Uno de los más grandes tenores de la historia, fue Enrico Caruso. Nació en Nápoles en 1873 y murió en esa misma ciudad en 1921. Contaba, pues, 48 años. Un chaval.
Se estrenó en la Ópera Metropolitana de Nueva York en
1903 con sólo 20 años de edad con Rigoletto,
aunque su debut había tenido lugar en su ciudad natal en 1894 con la ópera Fedora.

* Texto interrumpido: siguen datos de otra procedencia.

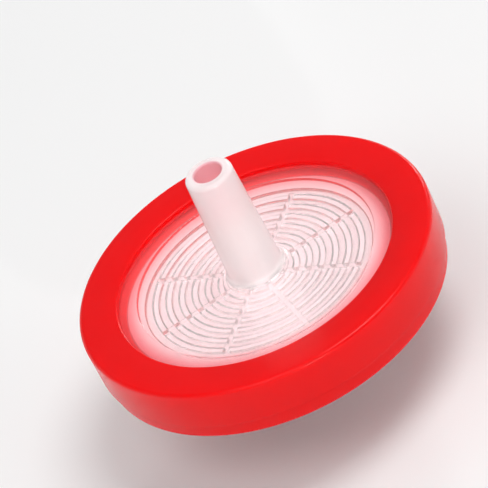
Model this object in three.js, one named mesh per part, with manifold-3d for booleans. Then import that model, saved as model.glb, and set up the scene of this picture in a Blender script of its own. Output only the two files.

Su última aria también fue en este mismo escenario neoyorkino en 1920, un año
antes de morir.
Caruso tuvo un gran hándicap: en sus tiempos no
existía el cine sonoro ni la radio, ya que ésta comenzó su programación
ordinaria en el año 1920. Es decir, para oír a Caruso había que ir a escucharlo
directamente a los escenarios de ópera, y esto, claro, no lo podía hacer mucha
gente. Por tanto, el público era reducido y escaso, si se compara con los
tiempos actuales.
El escenario habitual de sus actuaciones era el citado
teatro neoyorkino. Su popularidad era grandísima. Dada su modestia, y para
evitar aglomeraciones, en su tiempo de descanso y ocio se iba a un modesto
restaurante italiano de Nueva York y allí se pasaba el tiempo jugando a las
cartas con el dueño.
A pesar de que no era exigente en sus retribuciones
económicas, en Nueva York le pagaban 2.500
dólares por actuación, cifra esta superada por lo que le daban en Cuba y
Méjico: 10.000 y 15.000 dólares respectivamente.
La bondad, sencillez y grandeza de corazón de este
hombre, contribuyeron aún más a su popularidad. En cierta ocasión, estando en Bruselas,
oyó desde su camerino a mucha gente que se encontraba en la calle y que
protestaba porque se habían terminado las localidades y no podía verlo ni oírlo.
Salió a la calle y cantó las principales arias que iba a interpretar en la
función.
En otra ocasión encontrándose en Cleveland, le dijo a
su secretario que no era justo irse de aquella ciudad sin dejar allí algo de
dinero, pues había ganado allí muchísimo. Entró en un establecimiento de
porcelana fina y compró todas las existencias, que luego envió a Nueva York
para dárselas a sus amigos pobres.
Otra característica de este buen hombre era su
pulcritud y limpieza. En una ocasión, y con motivo de una escena amorosa que
tenía que compartir con una gran diva de aquellos tiempos, dijo:
“¡Cantar
con una persona que no se baña es terrorífico; pero emocionarse enamorando a
una mujer que huele a ajo, es sencillamente imposible!”
En 1920, un año antes de morir, empezó el pobre hombre
a tener serios problemas de salud. Estando en Nueva York cantando L’Elisir d’Amore, se le rompió un vaso
sanguíneo de la garganta. A partir de este momento ya no pudo cantar más. Fue
operado siete veces por problemas pulmonares. En el verano de 1921 decidió
embarcarse para su Nápoles natal, donde falleció.
Dios guarde a este bondadoso y gran hombre.